By the time he gets to the Germanic pagans he is running parallel and at the same speed as those old fundies I recall reading. Even the name Yule is pagan and it's still being used! Odin had an eight-legged horse and flew through the sky for the solstice! Get it? Eight legs, eight reindeer? Chimney, presents, holy trees? Much of the third section is taken up with this, and by that time I was no longer charmed. Again, if you like digging out the amusing - or infuriating and embarrassing - pagan origins of Christmas in particular, Wessels has collected a lot of it here. The Scandinavians were the last to convert and held on to their paganism the longest. Swedes celebrating Luciafest is not a revival of charming old ethnic customs, it is quite continuous and was taken quite seriously until fairly recently, when Scandinavians stopped believing in Christianity and paganism both.

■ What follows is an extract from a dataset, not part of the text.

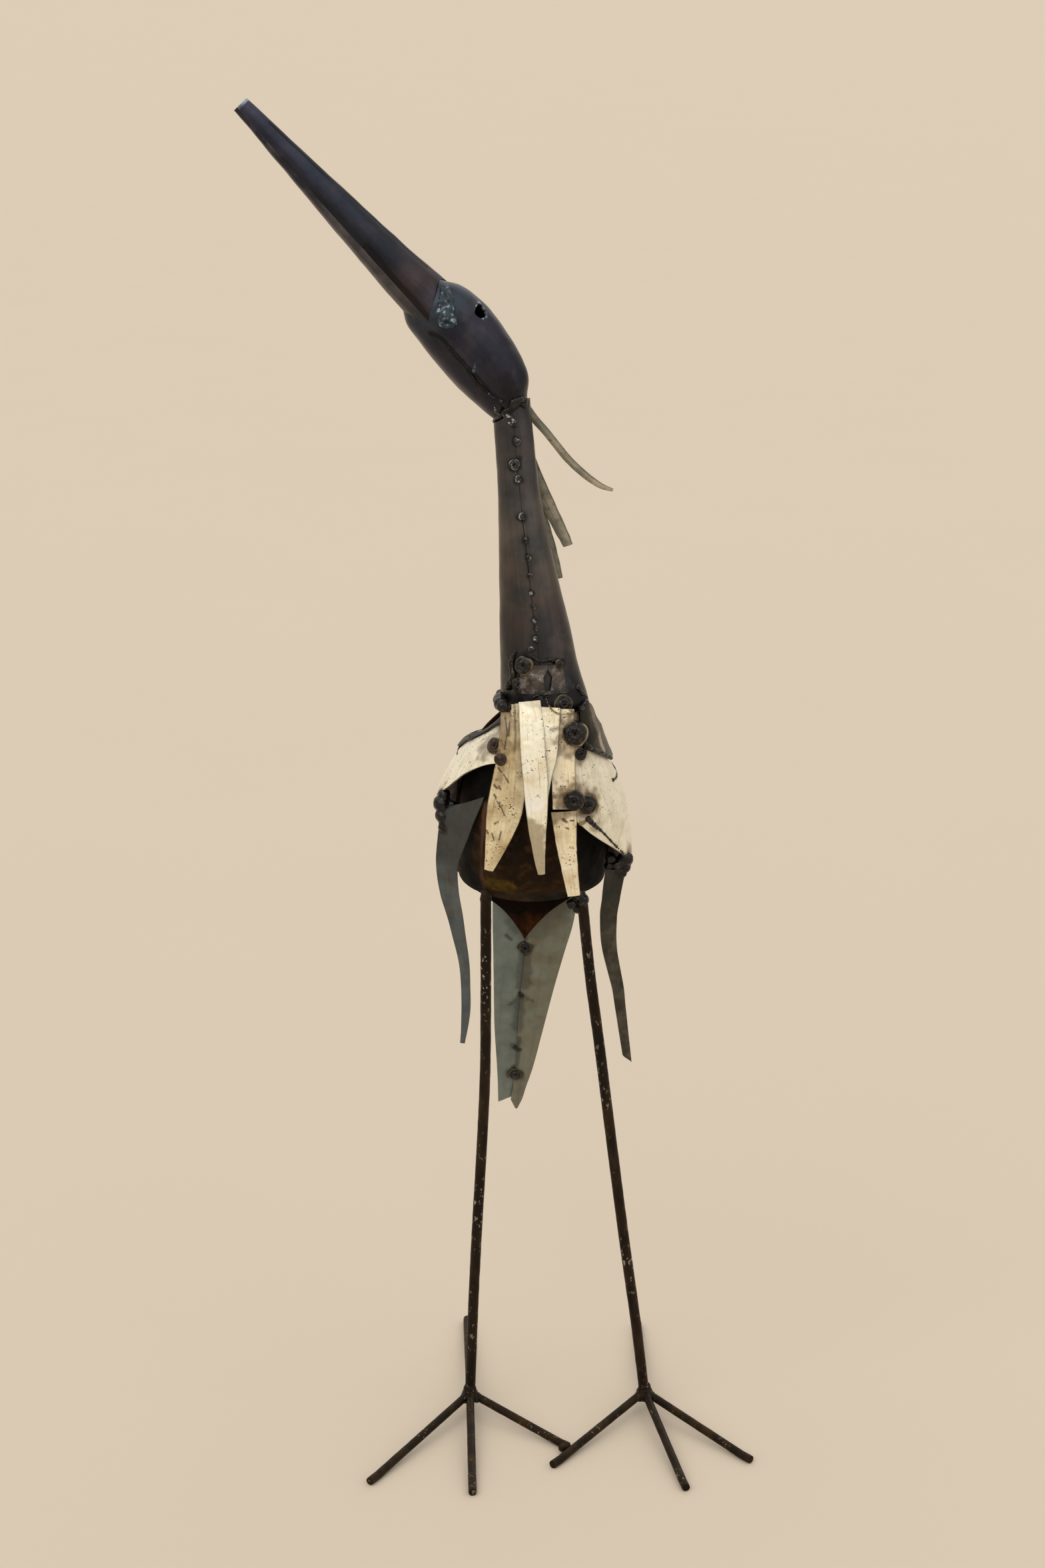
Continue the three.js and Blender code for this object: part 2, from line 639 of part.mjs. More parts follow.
// Legs and feet
const LEG_LEFT = [
  [-33.5, -38, 549], [-34, -32, 452], [-35, -22, 370], [-38.4, -14, 292], [-44, -7, 193], [-48, -2, 110],
  [-51.6, 0, 16],
];
const LEG_RIGHT = [
  [54.5, -34, 545], [62, -29, 471], [72, -21, 393], [84.5, -14, 292], [97, -7, 193], [110.6, -2, 93],
  [120, 3, 16],
];
const ANKLE_RADIUS = 9;
const ANKLE_UNDERSIDE = 1.2;

function makeLeg(path, side) {
  const shank = rod(path, (t) => (LEG_ROD * lerp(1.04, 0.97, t)) / 2, 8, 9);
  const bottom = vector(...path[path.length - 1]);
  const ankle = lump(bottom.add(vector(0, -1, -0.5)), ANKLE_RADIUS, 1, 9);
  const fromTop = (x, y, z) => vector(...path[0]).add(vector(x, y, z));
  const lumps = side < 0
    ? [lump(fromTop(1, 0, 2), 7.5, 0.9)]
    : [lump(fromTop(-4, 1, 3), 8.5, 0.8), lump(fromTop(-10, -4, -6), 5.5, 1, 6)];
  return joined([shank, ankle.trimByPlane([0, 0, 1], ANKLE_UNDERSIDE), ...lumps]);
}

const FOOT_REST = (TOE_ROD / 2) * Math.cos(Math.PI / 8);
const ANKLE_HEIGHT = 17.5;
const FLAT_FROM = 0.92;

// A toe slopes down from the ankle, and its very end lies flat on the floor
function makeToe(root, tip) {
  const reach = (t, z) => [lerp(root[0], tip[0], t), lerp(root[1], tip[1], t), z];
  const path = [0, FLAT_FROM / 2, FLAT_FROM, 1].map((t) => {
    return reach(t, lerp(ANKLE_HEIGHT, FOOT_REST, Math.min(t / FLAT_FROM, 1)));
  });
  return rod(path, () => TOE_ROD / 2, 8, path.length - 1);
}

const LEFT_ANKLE = [-51.6, -1];
const RIGHT_ANKLE = [120, 2];
const TOES = {
  toe_left_outer: [LEFT_ANKLE, [-143.4, -143]],
  toe_left_middle: [LEFT_ANKLE, [-46.4, -162]],
  toe_left_inner: [LEFT_ANKLE, [44, -79]],
  toe_left_back: [LEFT_ANKLE, [-58, 178]],
  toe_right_outer: [RIGHT_ANKLE, [217, -104]],
  toe_right_middle: [RIGHT_ANKLE, [152.5, -154]],
  toe_right_inner: [RIGHT_ANKLE, [28, -113]],
  toe_right_back: [RIGHT_ANKLE, [120, 170]],
};

// Finishes
const FINISHES = {
  gun_blue: { color: 0x3a3a46, roughness: 0.42, metalness: 0.9 },
  heat_brown: { color: 0x4a3b35, roughness: 0.5, metalness: 0.85 },
  cream_tin: { color: 0xd8c894, roughness: 0.4, metalness: 0.5 },
  soot_steel: { color: 0x33302c, roughness: 0.6, metalness: 0.7 },
  rust_brown: { color: 0x50341a, roughness: 0.75, metalness: 0.4 },
  galvanised: { color: 0x7e857c, roughness: 0.5, metalness: 0.8 },
  slate_sheet: { color: 0x5c676a, roughness: 0.5, metalness: 0.7 },
  pale_plume: { color: 0x9a9d86, roughness: 0.5, metalness: 0.6 },
  rod_brown: { color: 0x3b2a1e, roughness: 0.55, metalness: 0.7 },
};

// The pieces in the order in which they are fitted: each one is cut to clear those before it
const solids = {};
const finishes = {};
function near(one, other) {
  const [a, b] = [one.boundingBox(), other.boundingBox()];
  return [0, 1, 2].every((axis) => a.min[axis] < b.max[axis] + 1 && b.min[axis] < a.max[axis] + 1);
}
function add(name, finish, piece) {
  solids[name] = clearOf(piece, Object.values(solids).filter((other) => near(piece, other)));
  finishes[name] = finish;
}

add("neck", "heat_brown", makeNeck());
add("throat_patch", "soot_steel", makeThroatPatch());
add("head_crown", "gun_blue", makeCrown());
add("head_jaw", "gun_blue", makeJaw());
add("beak_upper", "gun_blue", makeBeakUpper());
add("beak_lower", "gun_blue", makeBeakLower());
add("crest_plume", "pale_plume", makeCrest());
add("neck_plume_upper", "pale_plume", makeNeckPlumeUpper());
add("neck_plume_lower", "pale_plume", makeNeckPlumeLower());
add("belly_shell", "rust_brown", makeBelly());
add("back_shell", "rust_brown", makeBack());
add("chest_feather_right_upper", "cream_tin", makeChestRightUpper());
add("chest_feather_behind", "cream_tin", makeChestBehind());
add("chest_feather_left", "cream_tin", makeChestLeft());
add("chest_feather_middle", "cream_tin", makeChestMiddle());
add("chest_feather_right_lower", "cream_tin", makeChestRightLower());
add("wing_left", "cream_tin", makeWing(-1));
add("wing_right", "cream_tin", makeWing(1));
add("shoulder_left", "soot_steel", makeShoulder(-1));
add("shoulder_right", "soot_steel", makeShoulder(1));
add("wing_plume_left", "slate_sheet", makeWingPlumeLeft());
add("wing_plume_right", "slate_sheet", makeWingPlumeRight());
add("tail_leaf_left", "galvanised", makeTail(-1));
add("tail_leaf_right", "galvanised", makeTail(1));
add("leg_left", "rod_brown", makeLeg(LEG_LEFT, -1));
add("leg_right", "rod_brown", makeLeg(LEG_RIGHT, 1));
for (const [name, [root, tip]] of Object.entries(TOES)) add(name, "rod_brown", makeToe(root, tip));

const heron = new THREE.Group();
const box = new THREE.Box3();
for (const [name, piece] of Object.entries(solids)) {
  const { vertProperties, triVerts } = piece.getMesh();
  const geometry = new THREE.BufferGeometry();
  geometry.setAttribute("position", new THREE.BufferAttribute(vertProperties, 3));
  geometry.setIndex(new THREE.BufferAttribute(triVerts, 1));
  geometry.computeVertexNormals();
  const mesh = new THREE.Mesh(geometry, new THREE.MeshStandardMaterial(FINISHES[finishes[name]]));
  mesh.name = name;
  heron.add(mesh);
  box.expandByObject(mesh);
}

// The origin is on the floor, under the middle of the heron's box
heron.position.set(-(box.min.x + box.max.x) / 2, -(box.min.y + box.max.y) / 2, -box.min.z);

export default heron;
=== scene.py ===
# %% [markdown]
# # A heron of welded scrap
# The bird is bent sheet steel and tin on two legs of round rod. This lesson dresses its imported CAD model:
# each sheet is drawn again with a finer grid, gets dents and hand-cut edges, and then its finish.
# The CAD model is loaded first and never changed. Its box is kept, and every dressed piece is held inside it.

# %% Load the model
import math
import bmesh
import bpy
import numpy as np
from mathutils import Matrix, Vector, noise
from mathutils.bvhtree import BVHTree


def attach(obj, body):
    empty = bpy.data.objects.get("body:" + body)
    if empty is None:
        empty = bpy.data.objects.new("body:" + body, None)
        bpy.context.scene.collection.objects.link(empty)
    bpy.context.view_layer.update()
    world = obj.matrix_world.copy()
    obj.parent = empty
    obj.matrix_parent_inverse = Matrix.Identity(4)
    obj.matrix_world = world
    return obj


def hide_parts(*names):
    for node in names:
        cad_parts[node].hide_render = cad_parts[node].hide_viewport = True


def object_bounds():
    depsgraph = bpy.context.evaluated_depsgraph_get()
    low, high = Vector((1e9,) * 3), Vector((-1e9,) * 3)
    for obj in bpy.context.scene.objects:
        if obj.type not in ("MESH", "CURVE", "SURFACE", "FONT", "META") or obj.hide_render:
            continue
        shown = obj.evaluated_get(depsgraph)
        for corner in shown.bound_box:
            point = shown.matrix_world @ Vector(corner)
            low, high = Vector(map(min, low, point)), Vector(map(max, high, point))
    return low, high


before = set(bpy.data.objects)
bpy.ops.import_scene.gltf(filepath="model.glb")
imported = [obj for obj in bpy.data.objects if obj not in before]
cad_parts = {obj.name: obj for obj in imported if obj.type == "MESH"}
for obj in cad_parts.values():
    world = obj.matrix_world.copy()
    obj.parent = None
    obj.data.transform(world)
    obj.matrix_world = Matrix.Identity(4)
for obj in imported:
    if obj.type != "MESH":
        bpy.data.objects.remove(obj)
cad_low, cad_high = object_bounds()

print("CAD box, metres:", [round(v, 4) for v in (*cad_low, *cad_high)])

# %% [markdown]
# The bird was drawn in millimetres around its neck. The model's origin lies on the floor under the middle
# of its box, so every drawn point is shifted by the same amount and scaled to metres.

# %% From the drawing to the frame
SHIFT = np.array([9.8021, -16.5585, 0.0])


def placed(points):
    return (np.asarray(points, dtype=float) + SHIFT) / 1000


print("the neck's drawn top lies at", placed([-9, -52, 995.5]).round(4))

# %% [markdown]
# The photograph was taken 2.4 m in front of the bird from chest height, with a long lens that looks down
# 17 degrees. The camera stands there, so that render and photograph can be laid over each other.

# %% Camera
PHOTO_WIDTH, PHOTO_HEIGHT = 1568, 2352
FOCAL_PIXELS = 4181
PITCH = math.radians(17)
SENSOR = 36

camera = bpy.data.objects.new("camera", bpy.data.cameras.new("camera"))
camera.location = placed([0, -2445, 1390])
camera.rotation_euler = (math.pi / 2 - PITCH, 0, 0)
camera.data.sensor_fit = "VERTICAL"
camera.data.sensor_height = SENSOR
camera.data.lens = FOCAL_PIXELS / PHOTO_HEIGHT * SENSOR
bpy.context.scene.collection.objects.link(camera)
bpy.context.scene.camera = camera
bpy.context.view_layer.update()
print("lens, mm:", round(camera.data.lens, 1))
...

He also spends a lot of time on the sagas, and how the type of Christ that was preached and most successful in the Germanic lands was the tribal leader of warriors who will conquer in the end, making him sort of the same as Balder and the gods, but also better, because this guy wins! The idea of obedience to said leader is also described as especially German. I am less convinced of that, but ...maybe. It is aset of explanations I have heard before, and they're not wrong. But it is more than a bit oversimple.
In the last section he asks what could go wrong about trying to again embrace the pagan myths and transforming them in Europe and spends a great deal of time illustrating how the Nazis burrowed in deeply to German paganism and even succeeded in corrupting the Christian church thereby. Lots of examples of where and how this happened. So he warns us away from this - and then not. He doubles back and then asks again if we are quite careful, could we not embrace Celtic pagan nature-emphasis again, and allow ourselves to be re-influenced, and thus have the Church become leaders in care of the earth? What about all those nice things said about peace that have their echo in some of the Greeks? Couldn't we go back to that again and become really peace-y?
You see where this is going, and was in fact going all along in the book, though I didn't see it coming. It is not that there is nothing to be said for these ideas, it's just that they are fairly trite by now and needn't be brought out breathlessly. There are already debates about this, with some refuting that these should be Christian emphases while others insisting that this is where the Church should be going. I decided that the book has a lot of very good information about the interaction of Christianity and the paganism in place in the areas of Europe. It makes a good case for Eliade's idea that adopting and transforming the symbols encountered is the way to go in evangelism. Beyond that, the thinking is shallow.